*ENTRIES PROVIDED:*
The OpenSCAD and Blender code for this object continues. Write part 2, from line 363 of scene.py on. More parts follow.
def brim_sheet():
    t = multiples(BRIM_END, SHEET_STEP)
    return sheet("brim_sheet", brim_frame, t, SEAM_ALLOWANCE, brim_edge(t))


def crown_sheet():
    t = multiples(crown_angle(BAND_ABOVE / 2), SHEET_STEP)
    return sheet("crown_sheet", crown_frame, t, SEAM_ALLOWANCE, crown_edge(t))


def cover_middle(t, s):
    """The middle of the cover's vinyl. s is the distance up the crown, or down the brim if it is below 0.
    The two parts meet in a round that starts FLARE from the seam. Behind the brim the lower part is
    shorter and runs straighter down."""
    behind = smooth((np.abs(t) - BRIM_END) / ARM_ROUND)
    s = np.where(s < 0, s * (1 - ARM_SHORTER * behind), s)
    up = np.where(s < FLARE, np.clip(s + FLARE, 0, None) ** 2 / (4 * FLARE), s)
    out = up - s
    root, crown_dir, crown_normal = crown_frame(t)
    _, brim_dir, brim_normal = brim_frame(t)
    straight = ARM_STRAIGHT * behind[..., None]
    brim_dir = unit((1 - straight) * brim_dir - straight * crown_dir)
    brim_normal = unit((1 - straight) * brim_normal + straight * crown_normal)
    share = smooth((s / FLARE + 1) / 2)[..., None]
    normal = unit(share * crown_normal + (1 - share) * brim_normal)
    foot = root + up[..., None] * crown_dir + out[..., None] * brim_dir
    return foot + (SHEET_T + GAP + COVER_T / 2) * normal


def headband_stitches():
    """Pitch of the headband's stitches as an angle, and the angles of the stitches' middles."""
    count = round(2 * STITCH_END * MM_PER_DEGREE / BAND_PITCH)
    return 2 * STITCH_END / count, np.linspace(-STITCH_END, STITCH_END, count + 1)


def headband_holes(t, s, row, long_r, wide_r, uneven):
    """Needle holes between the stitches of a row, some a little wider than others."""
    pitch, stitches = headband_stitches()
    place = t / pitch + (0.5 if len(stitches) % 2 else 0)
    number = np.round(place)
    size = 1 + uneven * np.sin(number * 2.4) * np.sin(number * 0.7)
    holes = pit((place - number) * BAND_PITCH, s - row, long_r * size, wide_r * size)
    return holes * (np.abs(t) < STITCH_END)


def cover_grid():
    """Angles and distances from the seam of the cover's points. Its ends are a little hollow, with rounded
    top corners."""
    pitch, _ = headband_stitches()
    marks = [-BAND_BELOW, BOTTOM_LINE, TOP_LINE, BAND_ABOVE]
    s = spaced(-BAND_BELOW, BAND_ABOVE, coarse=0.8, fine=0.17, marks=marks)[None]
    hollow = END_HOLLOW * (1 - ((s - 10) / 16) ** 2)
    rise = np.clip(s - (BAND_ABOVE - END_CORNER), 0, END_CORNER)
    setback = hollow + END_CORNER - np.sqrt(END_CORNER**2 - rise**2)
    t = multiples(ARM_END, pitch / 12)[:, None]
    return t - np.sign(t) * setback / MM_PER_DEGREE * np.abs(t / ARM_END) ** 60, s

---

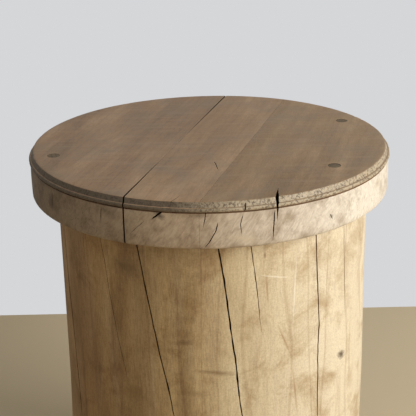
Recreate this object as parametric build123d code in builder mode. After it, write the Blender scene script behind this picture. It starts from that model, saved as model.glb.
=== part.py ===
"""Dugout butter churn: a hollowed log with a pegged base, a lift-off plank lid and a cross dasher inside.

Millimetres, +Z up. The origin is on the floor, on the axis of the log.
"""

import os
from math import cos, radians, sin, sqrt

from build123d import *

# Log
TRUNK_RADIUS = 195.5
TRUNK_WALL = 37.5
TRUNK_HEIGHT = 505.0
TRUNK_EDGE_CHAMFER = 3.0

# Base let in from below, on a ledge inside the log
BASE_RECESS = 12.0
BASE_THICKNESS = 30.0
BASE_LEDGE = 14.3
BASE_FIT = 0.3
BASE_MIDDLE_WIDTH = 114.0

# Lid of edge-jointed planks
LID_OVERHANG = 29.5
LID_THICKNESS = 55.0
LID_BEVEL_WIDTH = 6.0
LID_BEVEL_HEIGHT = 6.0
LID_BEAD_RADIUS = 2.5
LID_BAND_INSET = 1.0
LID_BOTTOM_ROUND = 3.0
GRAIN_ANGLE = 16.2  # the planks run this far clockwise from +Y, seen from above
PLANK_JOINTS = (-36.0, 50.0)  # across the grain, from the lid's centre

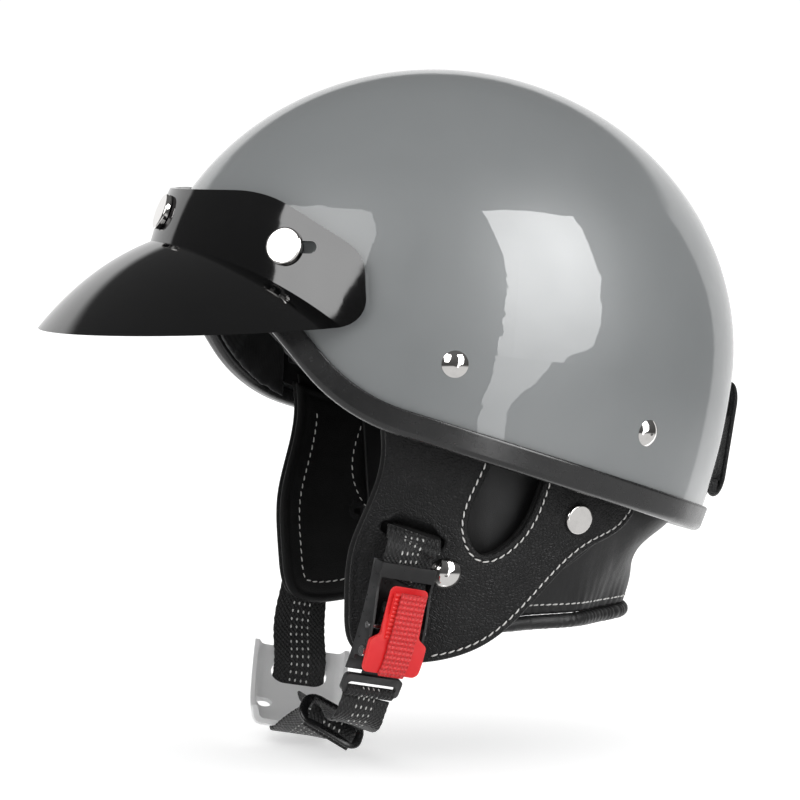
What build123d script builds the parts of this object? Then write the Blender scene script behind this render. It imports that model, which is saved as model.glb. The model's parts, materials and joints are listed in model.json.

*DESCRIPTION OF THE TASK:* Examine the entries and report how many of their lines contain the string "starts", giving no more than the number.

*TASK RESULT:* 2